I have a favorite shirt. It’s longsleeved flannel with a red- and-white plaid design. It’s been with me a long time. Thirty years, I think. Surprisingly, the white is still white. I wear at home, especially in the fall in the winter. It’s comfy like only something that’s well worn can be.
The store where I purchased it is no longer in business. I can’t guess how many times I’ve washed it in the washing machine. Too many to count, yet it’s held up well.
However, in the last four years it’s started showing its age. Aren’t we all? It’s looking a little tattered because, well, it is. I’ve embroidered around the cuffs. All that time spent embroidering tea towels as a young girl paid off. The running stitch, the straight stitch, and the satin stitch are particularly helpful. They seem more than utilitarian. They also add a little design element to the flannel.
Some areas need more attention where the threads have pulled apart creating holes. It’s not possible to simply embroider them. They need more reinforcement. I’ve used flannel pieces from an even older shirt. One that’s more of a rag than a shirt. I’ve made them into nice square and rectangular patches. I’ve hemmed them and sewn them onto my shirt. Then I’ve embroidered around the patches to reinforce the stitches.
People are also reading…
The patches are red and white flannel with a little green stripe thrown in. They look like they’re meant to be part of this shirt. Maybe they are. They certainly help to keep this tattered shirt wearable.
There’s something poignant about a well-worn object that you’ve had many years. In a world where we throw everything away, it’s nice to hold onto something that’s still useful, even if it doesn’t look like the original. It’s definitely not brand new, but it is unique. Just like you and me.
I look back on my life and remember times when I felt brand new, just like when I first bought my flannel shirt in the store. Life looked so fresh. So hopeful. There were so many possibilities. There were many years of joy ahead of me.
I’ve lived a joyful life and still do. But at times, that joy comes with a cost. When we love someone deeply we change as human beings. We begin to understand a little bit more the incredible love that God has for each of us.
When we marry and God is in the middle of our marriage, we truly are no longer two people, but one person as it says in the Bible in Genesis 2:24. “Therefore a man shall leave his father and his mother and hold fast to his wife, and they shall become one flesh.”
When that person we’ve joined our life with dies, a part of us goes with them. That’s when we have a tear in the fabric of our lives. There’s a ripping apart. A letting go. A hole in what used to be complete.
Add other life experiences to the mix like disappointments, illness, the loss of a friendship, the loss of a job, and so on. And we can become tattered. Broken down. Filled with holes like an old shirt that’s been worn too much. The fabric of our lives can seem like it’s ripping apart at the seams.
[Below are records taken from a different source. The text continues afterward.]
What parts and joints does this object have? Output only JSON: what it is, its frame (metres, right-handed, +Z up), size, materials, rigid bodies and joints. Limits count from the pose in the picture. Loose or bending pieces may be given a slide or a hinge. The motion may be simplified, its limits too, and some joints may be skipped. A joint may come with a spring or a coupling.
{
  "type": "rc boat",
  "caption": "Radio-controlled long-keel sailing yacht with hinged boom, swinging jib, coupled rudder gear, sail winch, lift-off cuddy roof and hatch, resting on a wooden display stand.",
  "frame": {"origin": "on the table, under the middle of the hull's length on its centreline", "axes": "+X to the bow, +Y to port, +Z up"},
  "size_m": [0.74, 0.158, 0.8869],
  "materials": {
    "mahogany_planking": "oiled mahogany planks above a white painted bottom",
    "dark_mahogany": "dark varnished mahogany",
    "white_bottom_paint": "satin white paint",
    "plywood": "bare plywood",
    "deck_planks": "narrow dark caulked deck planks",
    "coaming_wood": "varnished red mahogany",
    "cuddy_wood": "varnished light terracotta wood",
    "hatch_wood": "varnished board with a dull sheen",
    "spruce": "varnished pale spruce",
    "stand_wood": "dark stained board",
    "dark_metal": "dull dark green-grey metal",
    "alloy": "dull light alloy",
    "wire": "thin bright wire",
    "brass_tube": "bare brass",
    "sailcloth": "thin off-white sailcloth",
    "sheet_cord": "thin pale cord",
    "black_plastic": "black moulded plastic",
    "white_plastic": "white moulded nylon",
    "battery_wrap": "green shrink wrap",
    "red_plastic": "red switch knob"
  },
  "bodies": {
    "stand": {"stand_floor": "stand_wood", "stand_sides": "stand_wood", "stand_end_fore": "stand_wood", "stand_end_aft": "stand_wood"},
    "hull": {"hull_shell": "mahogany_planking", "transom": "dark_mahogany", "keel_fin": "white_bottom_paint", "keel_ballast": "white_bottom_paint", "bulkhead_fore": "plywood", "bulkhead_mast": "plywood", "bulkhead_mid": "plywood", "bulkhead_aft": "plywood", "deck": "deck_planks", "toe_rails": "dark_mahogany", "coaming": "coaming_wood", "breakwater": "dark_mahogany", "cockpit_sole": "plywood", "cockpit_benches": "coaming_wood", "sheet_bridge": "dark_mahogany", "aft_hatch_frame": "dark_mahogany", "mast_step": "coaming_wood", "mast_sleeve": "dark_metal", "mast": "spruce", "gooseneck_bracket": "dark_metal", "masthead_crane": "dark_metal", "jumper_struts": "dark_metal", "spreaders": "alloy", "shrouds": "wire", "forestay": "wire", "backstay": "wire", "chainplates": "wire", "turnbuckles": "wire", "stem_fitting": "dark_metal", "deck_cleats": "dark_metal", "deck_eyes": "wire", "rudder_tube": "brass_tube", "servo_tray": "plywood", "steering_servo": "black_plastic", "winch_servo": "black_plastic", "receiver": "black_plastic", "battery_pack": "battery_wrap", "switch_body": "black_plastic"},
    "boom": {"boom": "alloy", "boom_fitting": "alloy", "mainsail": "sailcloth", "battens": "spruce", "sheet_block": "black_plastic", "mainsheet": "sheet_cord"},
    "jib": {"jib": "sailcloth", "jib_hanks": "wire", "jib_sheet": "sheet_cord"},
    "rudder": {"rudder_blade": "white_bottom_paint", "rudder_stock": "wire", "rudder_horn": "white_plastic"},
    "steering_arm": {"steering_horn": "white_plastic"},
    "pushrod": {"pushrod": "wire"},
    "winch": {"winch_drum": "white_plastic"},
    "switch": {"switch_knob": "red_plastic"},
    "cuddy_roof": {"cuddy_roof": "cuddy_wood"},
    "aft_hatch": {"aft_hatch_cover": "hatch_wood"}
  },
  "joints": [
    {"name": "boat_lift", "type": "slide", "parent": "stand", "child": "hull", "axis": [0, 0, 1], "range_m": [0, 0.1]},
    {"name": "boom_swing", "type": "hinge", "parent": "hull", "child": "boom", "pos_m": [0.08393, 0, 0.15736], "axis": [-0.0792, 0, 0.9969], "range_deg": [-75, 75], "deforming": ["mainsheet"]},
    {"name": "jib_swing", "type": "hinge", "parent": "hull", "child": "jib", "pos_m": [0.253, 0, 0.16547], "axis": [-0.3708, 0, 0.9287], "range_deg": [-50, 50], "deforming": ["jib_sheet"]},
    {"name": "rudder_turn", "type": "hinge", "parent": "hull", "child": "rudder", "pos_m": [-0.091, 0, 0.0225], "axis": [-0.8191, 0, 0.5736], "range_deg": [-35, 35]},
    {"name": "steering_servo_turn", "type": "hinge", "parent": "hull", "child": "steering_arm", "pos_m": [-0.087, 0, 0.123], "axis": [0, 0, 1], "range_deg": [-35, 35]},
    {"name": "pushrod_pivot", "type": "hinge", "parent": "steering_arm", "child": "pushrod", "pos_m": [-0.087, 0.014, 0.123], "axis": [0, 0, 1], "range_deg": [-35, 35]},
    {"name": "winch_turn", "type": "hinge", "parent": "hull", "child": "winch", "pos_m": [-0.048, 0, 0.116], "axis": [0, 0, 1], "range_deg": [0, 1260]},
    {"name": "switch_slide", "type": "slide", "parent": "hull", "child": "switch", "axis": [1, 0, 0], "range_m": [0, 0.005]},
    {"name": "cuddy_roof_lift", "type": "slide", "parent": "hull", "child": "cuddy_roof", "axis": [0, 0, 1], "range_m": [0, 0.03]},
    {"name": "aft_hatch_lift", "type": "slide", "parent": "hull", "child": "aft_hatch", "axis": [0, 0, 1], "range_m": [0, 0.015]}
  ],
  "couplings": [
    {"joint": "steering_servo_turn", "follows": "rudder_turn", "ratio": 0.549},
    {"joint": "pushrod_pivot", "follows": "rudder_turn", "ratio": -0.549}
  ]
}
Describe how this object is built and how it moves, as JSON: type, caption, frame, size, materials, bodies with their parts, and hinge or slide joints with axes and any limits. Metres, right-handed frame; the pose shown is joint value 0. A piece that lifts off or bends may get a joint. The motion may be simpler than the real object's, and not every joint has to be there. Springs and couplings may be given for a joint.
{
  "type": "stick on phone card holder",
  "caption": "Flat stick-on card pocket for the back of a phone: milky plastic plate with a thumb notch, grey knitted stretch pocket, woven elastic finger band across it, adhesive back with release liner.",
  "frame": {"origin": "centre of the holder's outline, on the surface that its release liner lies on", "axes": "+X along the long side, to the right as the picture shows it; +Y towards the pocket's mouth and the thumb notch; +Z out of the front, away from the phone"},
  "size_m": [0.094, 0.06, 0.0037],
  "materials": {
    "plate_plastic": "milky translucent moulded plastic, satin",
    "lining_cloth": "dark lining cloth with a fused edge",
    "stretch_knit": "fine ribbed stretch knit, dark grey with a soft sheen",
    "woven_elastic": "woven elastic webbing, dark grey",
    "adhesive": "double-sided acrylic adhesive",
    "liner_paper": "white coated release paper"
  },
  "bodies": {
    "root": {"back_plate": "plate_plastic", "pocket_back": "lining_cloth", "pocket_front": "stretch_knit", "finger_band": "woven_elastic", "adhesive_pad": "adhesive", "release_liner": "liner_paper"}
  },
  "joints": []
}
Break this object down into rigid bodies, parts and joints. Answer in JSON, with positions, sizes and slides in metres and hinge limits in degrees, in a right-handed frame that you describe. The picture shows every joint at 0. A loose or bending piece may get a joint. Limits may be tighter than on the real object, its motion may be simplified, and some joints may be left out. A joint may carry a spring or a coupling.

Can a tattered life, like an old, tattered shirt, be patched up again? Can it be made whole again? Can it ever be the same?
It will never be the same as it was before. But it can be better, if Jesus is the one doing the patching. And there can be joy again because joy comes from the Lord and not from circumstances.
When we align ourselves with God’s will, the impossible becomes possible. Nehemiah and his followers rebuilt the walls of Jerusalem.
After they read the law and came to understand the words, the people wept. “And Nehemiah, who was governor, Ezra the priest and scribe, and the Levites who taught the people said to the people, ‘This day is holy to the LORD your God, do not mourn nor weep.’ For all the people wept, when they heard the words of the Law. Then he said to them, ‘Go your way, eat the fat, drink the sweet, and send portions to those for whom nothing is prepared; for this day is holy to our LORD. Do not sorrow. The joy of the LORD is your strength’” (Nehemiah 8:9-10).
The joy of the Lord is our strength.
As I write these words, I’m wearing my red-and-white flannel shirt with the many patches. I notice that I need to do some more patching. There are new tears a new holes.
I’m so thankful that God the Father, my Lord, sees the holes in my life and patches them over with His forgiveness, with His love, with His amazing kindness. Because of Him, I’m better than new. I may be tattered at times. I may have a lot of patches. But I’m thankful for my patches. Those are the times when the Lord has put me back together after I’ve torn apart. Those are times when I saw little hope, but He brought His Hope to me. Those are the times when I thought that all joy had left, and He personally brought His joy to me.
I am thankful for my patches. They are the areas in my life where the Lord shines through. May He shine through you.